V50-51. Because Nathanael chose to accept the invitation from Philip to “come and see” Jesus Christ he received “greater things than these.” I believe that the “these” in this verse refer to temporal happiness and understanding. The “greater” things are the things listed in v51. By mentioning the descending angels Jesus makes a connection between heaven and earth.
The following quote from President Smith seems appropriate here, “All men who will live up to the light that the Lord has offered to them and seek him in earnest prayer will have their hearts touched, their minds will be influenced, and opportunity will be offered to them to know that God has spoken again.” God can work this miracle through Mormons and non-Mormons alike.
I will end this post by quoting D&C 123:12,“For there are many yet on the earth among all sects, parties, and denominations, who are blinded by the subtle craftiness of men, whereby they lie in wait to deceive, and who are only kept from the truth because they know not where to find it.” We love to apply this verse solely to non-Mormons, but allow me to apply this scripture to those of us currently in the church.
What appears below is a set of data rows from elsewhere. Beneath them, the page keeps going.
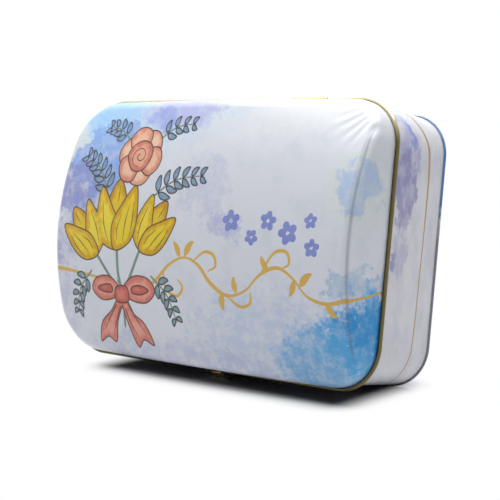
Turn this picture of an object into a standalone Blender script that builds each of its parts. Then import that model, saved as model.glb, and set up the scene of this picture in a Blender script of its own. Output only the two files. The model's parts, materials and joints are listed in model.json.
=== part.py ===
"""Hinged gift tin with a domed lid, standing on one long side as if on a shelf.

The tin is drawn in its own frame: X along its length, Y across its width with
the hinges at +Y, Z out through the lid, and Z = 0 at the middle of the lid's
rolled edge. A section is a list of (offset, height) pairs, where the offset is
counted outwards from the outside face of the body wall. Lengths are in metres.
"""

import math

import bmesh
import bpy
from mathutils import Matrix, Vector

# Plan of the body wall, outside
WALL_LENGTH = 0.1943
WALL_WIDTH = 0.1301
CORNER_RADIUS = 0.0198

# Tinplate and the room left between pieces
SHEET = 0.00035
SEAT_GAP = 0.0003

# Body: from the middle of the lid's rolled edge down to the middle of the base bead
BODY_DEPTH = 0.0431
NECK_HEIGHT = 0.0055
SAFE_EDGE_RADIUS = 0.0009
SEAM_WIDTH = 0.006
SEAM_RISE = 0.00025

# Base bead and bottom panel
BEAD_RADIUS = 0.00075
BEAD_END_DEG = 45
PANEL_RECESS = 0.003
PANEL_STEP = 0.0008
PANEL_STEP_INSET = 0.012
PANEL_EDGE_RADIUS = 0.0008

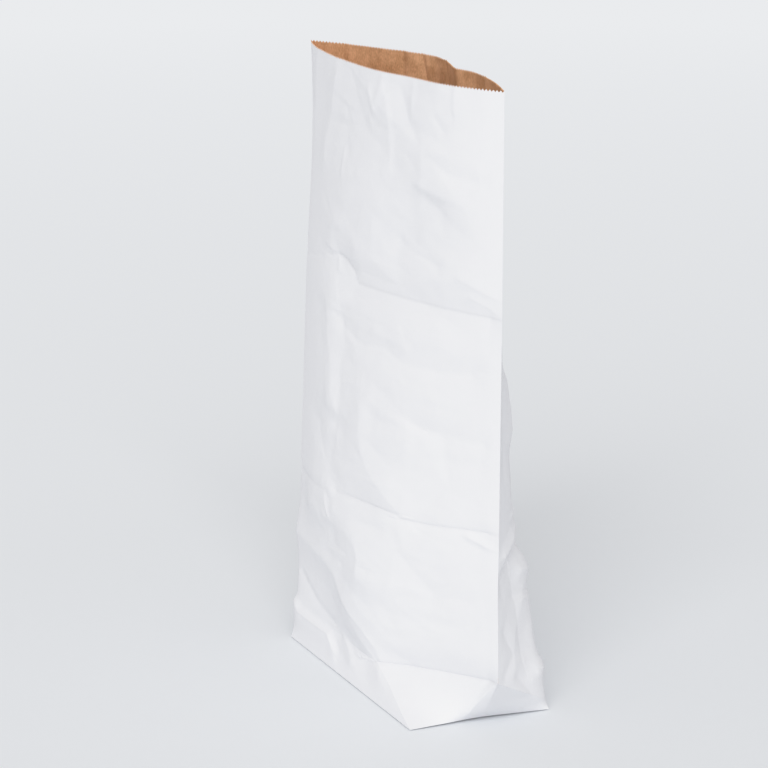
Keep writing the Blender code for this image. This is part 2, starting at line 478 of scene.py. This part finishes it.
brown = paper(
    "brown_paper", colour=(0.81, 0.47, 0.265), dark=(0.50, 0.26, 0.125),
    cloud=60, grain=900, stretch=0.4, roughness=0.7, bump=0.4)


# The sack
#
# Both plies are glued into one sheet, so the sack is one piece: the outer face, thickened inwards.
# It stands on the flat of its bottom, whose edge curls up a little off the floor.

THICKNESS = 0.5         # mm
SHARP_ANGLE = 25        # a fold sharper than this catches the light as a line, degrees
EDGE_CURL = 0.9         # how far the edge stands off the floor, mm
CURL_WIDTH = 8          # from the edge to the flat, mm
CURL_HEIGHT = 14        # the walls above the edge take up its curl over this height, mm
NEAR_LIFT = 2.8         # the foot of the near side crease stands this much higher, mm
NEAR_LIFT_FALL = 8      # the higher, the closer that lift keeps to the near end

near_end = np.clip(shape[0, :, 0] / HALF_L, 0, 1) ** NEAR_LIFT_FALL
lift = EDGE_CURL + NEAR_LIFT * near_end * (1 - np.abs(shape[0, :, 1]) / HALF_W)
shape[:, :, 2] += lift * np.clip(1 - tube[:, :, 2] / CURL_HEIGHT, 0, 1)
flat = shape[0] * (1 - CURL_WIDTH / HALF_L, 1 - CURL_WIDTH / HALF_W, 0)
shape = np.concatenate([flat[None], shape])
worn_and_shaded = np.concatenate([worn_and_shaded[:1], worn_and_shaded])

faces = [list(range(COLUMNS))]
for row in range(ROWS):
    for column in range(COLUMNS):
        here = row * COLUMNS + column
        beside = row * COLUMNS + (column + 1) % COLUMNS
        faces.append((here, here + COLUMNS, beside + COLUMNS, beside))
mesh = bpy.data.meshes.new("sack_paper")
mesh.from_pydata((shape * MM).reshape(-1, 3).tolist(), [], faces)
mesh.attributes.new("worn_and_shaded", "FLOAT", "POINT").data.foreach_set("value", worn_and_shaded.ravel())
mesh.materials.append(white)
mesh.materials.append(brown)
sack = bpy.data.objects.new("sack_paper", mesh)
bpy.context.scene.collection.objects.link(sack)
inward = sack.modifiers.new("thickness", "SOLIDIFY")
inward.thickness = THICKNESS * MM
inward.offset = -1
inward.material_offset = 1
inward.material_offset_rim = 1
sheet = bpy.data.meshes.new_from_object(sack.evaluated_get(bpy.context.evaluated_depsgraph_get()))
sack.modifiers.clear()
sack.data = sheet
sheet.shade_smooth()
sheet.set_sharp_from_angle(angle=math.radians(SHARP_ANGLE))
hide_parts("sack")
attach(sack, "root")


# Floor, light and camera
#
# A pale floor, its grey painted darker near the sack as painted shadow and lighter with distance as
# painted light, under an even sky and one broad key light that shines from in front of the near end.
# The tones ease off only near the paper's own white.

FLOOR_HALF = 14.0       # m
# The floor's grey is painted: painted shadow near the sack, painted light further off.
FLOOR_PAINTED_LIGHT_AND_SHADE = (         # (distance from the sack in m, grey)
    (0.0, 0.85), (0.35, 0.86), (0.6, 0.86), (0.9, 0.875), (2.5, 0.905), (4.5, 0.95), (6.0, 0.99))
FLOOR_REACH = FLOOR_PAINTED_LIGHT_AND_SHADE[-1][0]
FLOOR_TINT = (0.975, 1, 1.028)
bpy.ops.mesh.primitive_plane_add(size=2 * FLOOR_HALF, location=(0, 0, 0))
floor = bpy.context.object
floor.name = "floor"
floor_paint = bpy.data.materials.new("floor")
floor_paint.use_nodes = True
floor_nodes = floor_paint.node_tree.nodes
floor_link = floor_paint.node_tree.links.new
floor_shader = floor_nodes["Principled BSDF"]
floor_shader.inputs["Roughness"].default_value = 1.0
floor_shader.inputs["Specular IOR Level"].default_value = 0.0
floor_place = floor_nodes.new("ShaderNodeTexCoord")
away = floor_nodes.new("ShaderNodeVectorMath")
away.operation = "LENGTH"
floor_link(floor_place.outputs["Object"], away.inputs[0])
reached = floor_nodes.new("ShaderNodeMath")
reached.operation = "DIVIDE"
reached.inputs[1].default_value = FLOOR_REACH
floor_link(away.outputs["Value"], reached.inputs[0])
# Painted light and shade on the floor, by distance from the sack.
painted_light_ramp = floor_nodes.new("ShaderNodeValToRGB")
stops = painted_light_ramp.color_ramp.elements
while len(stops) < len(FLOOR_PAINTED_LIGHT_AND_SHADE):
    stops.new(0.5)
for stop, (distance, grey) in zip(stops, FLOOR_PAINTED_LIGHT_AND_SHADE):
    stop.position = distance / FLOOR_REACH
    stop.color = (*(grey * part for part in FLOOR_TINT), 1)
floor_link(reached.outputs["Value"], painted_light_ramp.inputs["Fac"])
floor_link(painted_light_ramp.outputs["Color"], floor_shader.inputs["Base Color"])
floor.data.materials.append(floor_paint)

SKY_COLOUR = (0.986, 0.98, 0.984, 1)
SKY_STRENGTH = 0.62
studio = bpy.data.worlds.new("studio")
bpy.context.scene.world = studio
studio.use_nodes = True
sky = studio.node_tree.nodes["Background"]
sky.inputs["Color"].default_value = SKY_COLOUR
sky.inputs["Strength"].default_value = SKY_STRENGTH

# Azimuths are in degrees round the sack, 0 from -Y and 90 from +X
KEY_AZIMUTH = 60
KEY_ELEVATION = 30
KEY_STRENGTH = 1.55
KEY_SPREAD = 50
key_light = bpy.data.lights.new("key", "SUN")
key_light.energy = KEY_STRENGTH
key_light.angle = math.radians(KEY_SPREAD)
key = bpy.data.objects.new("key", key_light)
key.rotation_euler = (math.radians(90 - KEY_ELEVATION), 0, math.radians(KEY_AZIMUTH))
bpy.context.scene.collection.objects.link(key)

CAMERA_AZIMUTH = 66.63
CAMERA_TILT = 13.41            # degrees downwards
CAMERA_DISTANCE = 2.888        # m
CAMERA_AIM = Vector((0, -0.035, 0.307))
CAMERA_LENS = 135.94           # mm
CAMERA_SENSOR = 36             # mm
camera_data = bpy.data.cameras.new("camera")
camera_data.lens = CAMERA_LENS
camera_data.sensor_width = CAMERA_SENSOR
camera = bpy.data.objects.new("camera", camera_data)
bpy.context.scene.collection.objects.link(camera)
camera.rotation_euler = (math.radians(90 - CAMERA_TILT), 0, math.radians(CAMERA_AZIMUTH))
back = Vector((
    math.cos(math.radians(CAMERA_TILT)) * math.sin(math.radians(CAMERA_AZIMUTH)),
    -math.cos(math.radians(CAMERA_TILT)) * math.cos(math.radians(CAMERA_AZIMUTH)),
    math.sin(math.radians(CAMERA_TILT))))
camera.location = CAMERA_AIM + back * CAMERA_DISTANCE
bpy.context.scene.camera = camera

view = bpy.context.scene.view_settings
view.view_transform = "Standard"
view.use_curve_mapping = True
view.curve_mapping.use_clip = False
BRIGHTEST = (1.5, 1.0)
SHOULDER = ((0.5, 0.5), (0.8, 0.8), (0.9, 0.87), (1.0, 0.91))      # (tone, how bright it is shown)
curve = view.curve_mapping.curves[3].points     # the one for all colours together
curve[1].location = BRIGHTEST
for tone, shown in SHOULDER:
    curve.new(tone, shown)
view.curve_mapping.update()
If we expect others to listen to our message then perhaps we should try listing to their message. We should never be so confident (or prideful) in our own beliefs that we forget to leave room for the good things that our non-Mormon brothers and sisters bring to the table. We can often learn as much from them as they can learn from us. I find that missionary work works best when both parties are looking for edification, rather than one person looking to “save” the other. A good missionary is a respectful and a humble missionary.
So next time someone asks me at church, “What do you do to share the gospel?” I might just tell them “come and see.”
A question to ask/ponder:
The opportunity to experience Christ can only be offered. Thus, the conversion of another person can never be forced. When we talk with those not of our faith about the gospel, do we try to justify our missionary efforts by “proving” why the church is true or do we do as Jesus and Philip did by simply extending a loving invitation?